→ **Task prompt**
Retype word for word the lines lying between the line containing "handle = drilled(handle_blank)" and the line containing "obj.matrix_parent_inverse = Matrix.Identity(4)", together with those two lines themselves, and nothing besides.

→ **Data for processing**
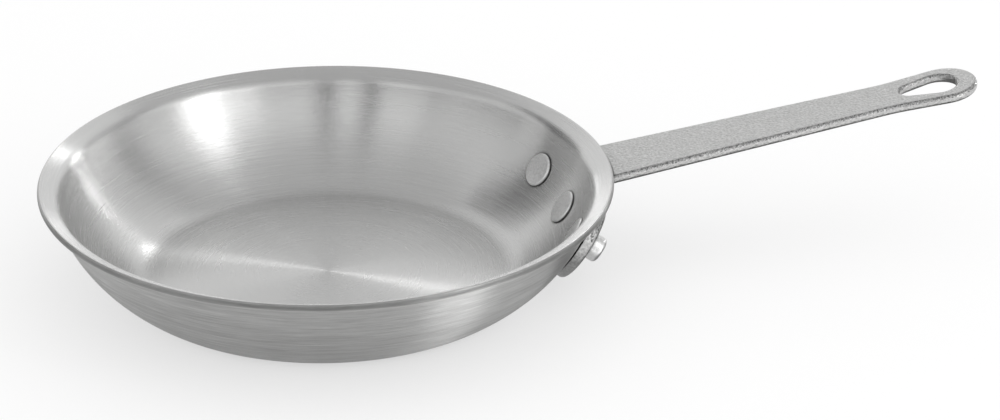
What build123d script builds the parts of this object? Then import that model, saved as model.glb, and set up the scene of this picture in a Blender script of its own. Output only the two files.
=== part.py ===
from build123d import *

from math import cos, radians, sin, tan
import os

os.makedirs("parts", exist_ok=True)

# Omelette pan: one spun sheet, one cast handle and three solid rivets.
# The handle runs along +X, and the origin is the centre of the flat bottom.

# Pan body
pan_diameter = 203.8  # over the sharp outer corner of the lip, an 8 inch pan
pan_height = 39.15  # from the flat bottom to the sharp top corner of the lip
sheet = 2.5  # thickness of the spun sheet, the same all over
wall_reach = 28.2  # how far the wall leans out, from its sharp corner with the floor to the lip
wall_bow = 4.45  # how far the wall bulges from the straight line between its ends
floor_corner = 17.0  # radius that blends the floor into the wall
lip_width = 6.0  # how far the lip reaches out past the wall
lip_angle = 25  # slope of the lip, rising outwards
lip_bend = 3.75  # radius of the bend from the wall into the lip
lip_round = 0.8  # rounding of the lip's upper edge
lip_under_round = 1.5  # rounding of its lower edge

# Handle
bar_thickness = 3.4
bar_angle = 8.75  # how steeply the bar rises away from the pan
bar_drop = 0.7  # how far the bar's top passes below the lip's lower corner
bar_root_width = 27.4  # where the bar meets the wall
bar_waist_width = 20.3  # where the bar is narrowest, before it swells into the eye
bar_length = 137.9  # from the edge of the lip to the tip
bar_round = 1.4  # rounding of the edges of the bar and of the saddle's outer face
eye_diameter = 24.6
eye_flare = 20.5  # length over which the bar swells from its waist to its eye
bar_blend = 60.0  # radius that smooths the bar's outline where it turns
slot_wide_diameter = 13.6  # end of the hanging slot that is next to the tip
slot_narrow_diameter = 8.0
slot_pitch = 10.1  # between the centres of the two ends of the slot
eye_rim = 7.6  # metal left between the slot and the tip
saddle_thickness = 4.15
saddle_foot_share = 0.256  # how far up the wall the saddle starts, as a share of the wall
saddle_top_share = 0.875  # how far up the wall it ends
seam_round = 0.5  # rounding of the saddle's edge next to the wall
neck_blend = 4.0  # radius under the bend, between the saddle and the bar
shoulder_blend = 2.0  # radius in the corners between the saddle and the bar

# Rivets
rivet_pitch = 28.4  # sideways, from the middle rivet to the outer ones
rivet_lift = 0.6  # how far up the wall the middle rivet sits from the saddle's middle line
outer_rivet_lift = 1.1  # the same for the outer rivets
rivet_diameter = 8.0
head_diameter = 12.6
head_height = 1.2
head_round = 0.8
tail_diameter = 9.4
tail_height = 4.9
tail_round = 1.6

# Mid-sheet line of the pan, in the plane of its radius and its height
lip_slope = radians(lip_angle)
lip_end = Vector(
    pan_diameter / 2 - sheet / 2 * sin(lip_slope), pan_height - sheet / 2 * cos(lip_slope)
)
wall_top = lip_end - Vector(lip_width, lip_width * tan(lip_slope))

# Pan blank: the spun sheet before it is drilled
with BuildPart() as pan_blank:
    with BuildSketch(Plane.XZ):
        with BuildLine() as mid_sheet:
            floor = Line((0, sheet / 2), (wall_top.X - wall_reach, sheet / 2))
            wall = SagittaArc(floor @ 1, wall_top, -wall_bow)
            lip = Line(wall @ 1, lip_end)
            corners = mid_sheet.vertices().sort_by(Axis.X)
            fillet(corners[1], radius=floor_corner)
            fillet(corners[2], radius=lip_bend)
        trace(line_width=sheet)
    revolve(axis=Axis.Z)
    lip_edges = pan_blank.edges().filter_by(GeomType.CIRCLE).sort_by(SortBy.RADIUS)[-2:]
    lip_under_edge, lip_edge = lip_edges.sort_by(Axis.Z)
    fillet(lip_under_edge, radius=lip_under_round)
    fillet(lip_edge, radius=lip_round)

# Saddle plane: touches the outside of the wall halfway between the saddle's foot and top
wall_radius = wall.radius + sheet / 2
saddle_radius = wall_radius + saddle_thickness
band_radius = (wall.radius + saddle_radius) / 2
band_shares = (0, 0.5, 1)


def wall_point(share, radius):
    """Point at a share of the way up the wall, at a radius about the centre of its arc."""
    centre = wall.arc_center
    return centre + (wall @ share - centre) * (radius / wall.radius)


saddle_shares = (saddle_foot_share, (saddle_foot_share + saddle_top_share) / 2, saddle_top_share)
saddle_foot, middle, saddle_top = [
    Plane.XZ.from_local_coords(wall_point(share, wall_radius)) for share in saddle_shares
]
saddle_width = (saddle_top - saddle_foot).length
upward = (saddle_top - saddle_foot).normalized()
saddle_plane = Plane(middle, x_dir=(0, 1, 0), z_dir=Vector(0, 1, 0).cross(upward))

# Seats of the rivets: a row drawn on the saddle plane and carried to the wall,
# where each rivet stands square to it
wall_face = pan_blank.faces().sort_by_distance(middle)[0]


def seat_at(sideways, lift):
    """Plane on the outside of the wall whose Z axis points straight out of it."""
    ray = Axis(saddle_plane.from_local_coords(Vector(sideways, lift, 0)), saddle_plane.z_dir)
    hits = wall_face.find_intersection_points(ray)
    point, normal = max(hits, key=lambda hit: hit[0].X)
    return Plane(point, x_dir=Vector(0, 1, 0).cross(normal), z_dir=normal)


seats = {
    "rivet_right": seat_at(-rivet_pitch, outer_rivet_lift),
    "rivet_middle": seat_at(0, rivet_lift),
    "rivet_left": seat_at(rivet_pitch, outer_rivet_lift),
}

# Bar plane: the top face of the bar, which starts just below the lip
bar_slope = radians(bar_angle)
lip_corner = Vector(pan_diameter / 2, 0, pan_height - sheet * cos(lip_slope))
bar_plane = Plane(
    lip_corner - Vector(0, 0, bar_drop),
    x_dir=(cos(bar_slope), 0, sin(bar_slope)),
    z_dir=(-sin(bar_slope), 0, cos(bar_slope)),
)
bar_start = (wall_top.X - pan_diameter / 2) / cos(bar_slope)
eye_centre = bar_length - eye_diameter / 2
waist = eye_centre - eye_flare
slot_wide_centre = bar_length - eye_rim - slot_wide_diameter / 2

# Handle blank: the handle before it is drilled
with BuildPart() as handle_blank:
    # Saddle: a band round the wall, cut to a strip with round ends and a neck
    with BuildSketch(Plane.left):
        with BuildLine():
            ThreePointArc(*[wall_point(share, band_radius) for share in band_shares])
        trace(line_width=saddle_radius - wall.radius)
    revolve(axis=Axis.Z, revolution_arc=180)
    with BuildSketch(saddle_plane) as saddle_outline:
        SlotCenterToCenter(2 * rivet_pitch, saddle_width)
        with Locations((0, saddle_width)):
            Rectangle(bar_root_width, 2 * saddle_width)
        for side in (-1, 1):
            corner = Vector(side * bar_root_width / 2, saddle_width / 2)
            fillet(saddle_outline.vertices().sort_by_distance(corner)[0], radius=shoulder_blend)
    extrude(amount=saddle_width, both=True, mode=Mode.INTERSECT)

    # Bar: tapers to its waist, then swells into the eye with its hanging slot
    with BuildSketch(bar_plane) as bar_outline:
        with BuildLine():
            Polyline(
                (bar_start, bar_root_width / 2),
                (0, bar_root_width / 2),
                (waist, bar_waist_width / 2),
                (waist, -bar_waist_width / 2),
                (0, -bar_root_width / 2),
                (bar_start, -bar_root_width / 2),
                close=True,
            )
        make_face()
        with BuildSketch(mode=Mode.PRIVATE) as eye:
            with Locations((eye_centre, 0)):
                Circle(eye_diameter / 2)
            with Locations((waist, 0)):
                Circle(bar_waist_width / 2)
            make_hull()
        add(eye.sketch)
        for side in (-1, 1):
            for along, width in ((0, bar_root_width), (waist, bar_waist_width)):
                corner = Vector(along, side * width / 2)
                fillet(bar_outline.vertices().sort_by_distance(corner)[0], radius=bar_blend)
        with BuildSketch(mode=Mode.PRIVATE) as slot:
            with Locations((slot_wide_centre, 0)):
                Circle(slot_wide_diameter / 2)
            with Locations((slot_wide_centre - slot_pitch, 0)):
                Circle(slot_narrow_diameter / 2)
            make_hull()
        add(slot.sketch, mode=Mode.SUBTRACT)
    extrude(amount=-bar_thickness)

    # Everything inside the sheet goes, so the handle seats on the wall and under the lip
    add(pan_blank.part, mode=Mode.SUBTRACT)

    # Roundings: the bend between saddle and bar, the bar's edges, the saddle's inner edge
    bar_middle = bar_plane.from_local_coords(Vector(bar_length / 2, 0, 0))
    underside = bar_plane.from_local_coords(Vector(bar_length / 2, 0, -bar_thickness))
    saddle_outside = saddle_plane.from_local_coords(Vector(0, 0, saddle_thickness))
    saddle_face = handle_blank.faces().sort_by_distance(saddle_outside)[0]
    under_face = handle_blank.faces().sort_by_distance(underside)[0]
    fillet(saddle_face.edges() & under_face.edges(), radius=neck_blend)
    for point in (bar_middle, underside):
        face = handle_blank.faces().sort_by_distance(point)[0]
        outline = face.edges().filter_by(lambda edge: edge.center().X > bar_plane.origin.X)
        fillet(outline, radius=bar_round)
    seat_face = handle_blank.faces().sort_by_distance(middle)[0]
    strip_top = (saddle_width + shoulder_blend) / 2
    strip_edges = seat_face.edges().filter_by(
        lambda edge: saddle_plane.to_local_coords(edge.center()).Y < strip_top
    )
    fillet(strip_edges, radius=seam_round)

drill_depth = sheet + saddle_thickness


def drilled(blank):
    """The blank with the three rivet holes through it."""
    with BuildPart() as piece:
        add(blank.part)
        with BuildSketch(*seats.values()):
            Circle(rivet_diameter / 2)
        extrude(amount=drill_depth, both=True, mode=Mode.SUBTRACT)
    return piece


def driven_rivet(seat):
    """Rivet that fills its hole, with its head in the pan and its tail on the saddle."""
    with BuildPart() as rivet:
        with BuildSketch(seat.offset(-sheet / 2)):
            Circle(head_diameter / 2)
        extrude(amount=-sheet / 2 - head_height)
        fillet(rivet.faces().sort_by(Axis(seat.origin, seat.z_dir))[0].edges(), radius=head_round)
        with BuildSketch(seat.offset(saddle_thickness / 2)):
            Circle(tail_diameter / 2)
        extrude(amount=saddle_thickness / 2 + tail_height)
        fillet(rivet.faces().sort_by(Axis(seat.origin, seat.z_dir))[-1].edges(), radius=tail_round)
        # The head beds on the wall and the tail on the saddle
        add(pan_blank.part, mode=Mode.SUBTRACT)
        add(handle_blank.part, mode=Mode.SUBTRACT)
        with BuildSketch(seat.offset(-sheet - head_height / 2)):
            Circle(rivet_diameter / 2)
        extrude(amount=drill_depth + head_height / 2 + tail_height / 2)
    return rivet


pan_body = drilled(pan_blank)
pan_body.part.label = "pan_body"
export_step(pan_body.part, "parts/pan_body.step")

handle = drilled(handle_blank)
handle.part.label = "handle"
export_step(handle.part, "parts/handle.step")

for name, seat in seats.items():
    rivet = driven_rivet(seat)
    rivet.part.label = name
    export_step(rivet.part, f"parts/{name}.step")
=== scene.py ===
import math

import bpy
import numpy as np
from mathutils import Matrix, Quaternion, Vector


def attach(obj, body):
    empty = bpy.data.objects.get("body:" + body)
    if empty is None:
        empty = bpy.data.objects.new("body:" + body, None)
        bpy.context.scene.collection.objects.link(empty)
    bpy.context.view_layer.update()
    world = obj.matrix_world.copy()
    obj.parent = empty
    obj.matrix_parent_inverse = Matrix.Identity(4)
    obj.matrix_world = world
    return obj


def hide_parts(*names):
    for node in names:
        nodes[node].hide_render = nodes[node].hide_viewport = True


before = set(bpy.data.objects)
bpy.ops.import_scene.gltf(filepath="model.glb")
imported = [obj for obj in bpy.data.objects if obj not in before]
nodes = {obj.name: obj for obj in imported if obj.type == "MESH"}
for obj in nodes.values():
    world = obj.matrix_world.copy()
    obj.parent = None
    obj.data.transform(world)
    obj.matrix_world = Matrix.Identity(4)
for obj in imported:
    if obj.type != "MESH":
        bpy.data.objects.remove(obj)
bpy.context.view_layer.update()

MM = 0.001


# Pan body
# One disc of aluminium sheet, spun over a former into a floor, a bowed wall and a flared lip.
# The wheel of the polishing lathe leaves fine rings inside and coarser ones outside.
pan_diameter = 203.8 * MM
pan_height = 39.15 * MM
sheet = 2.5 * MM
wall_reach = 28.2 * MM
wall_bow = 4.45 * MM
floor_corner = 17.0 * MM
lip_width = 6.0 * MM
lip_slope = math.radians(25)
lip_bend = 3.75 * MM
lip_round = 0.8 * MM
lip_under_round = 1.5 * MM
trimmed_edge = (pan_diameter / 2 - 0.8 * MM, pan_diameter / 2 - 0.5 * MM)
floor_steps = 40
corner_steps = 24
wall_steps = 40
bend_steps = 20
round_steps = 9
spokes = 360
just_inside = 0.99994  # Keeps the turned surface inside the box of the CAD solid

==

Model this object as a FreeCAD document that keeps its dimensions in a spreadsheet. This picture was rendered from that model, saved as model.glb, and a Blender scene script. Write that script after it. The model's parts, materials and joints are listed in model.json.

→ **Written reply**
handle = drilled(handle_blank)
handle.part.label = "handle"
export_step(handle.part, "parts/handle.step")

for name, seat in seats.items():
    rivet = driven_rivet(seat)
    rivet.part.label = name
    export_step(rivet.part, f"parts/{name}.step")
=== scene.py ===
import math

import bpy
import numpy as np
from mathutils import Matrix, Quaternion, Vector


def attach(obj, body):
    empty = bpy.data.objects.get("body:" + body)
    if empty is None:
        empty = bpy.data.objects.new("body:" + body, None)
        bpy.context.scene.collection.objects.link(empty)
    bpy.context.view_layer.update()
    world = obj.matrix_world.copy()
    obj.parent = empty
    obj.matrix_parent_inverse = Matrix.Identity(4)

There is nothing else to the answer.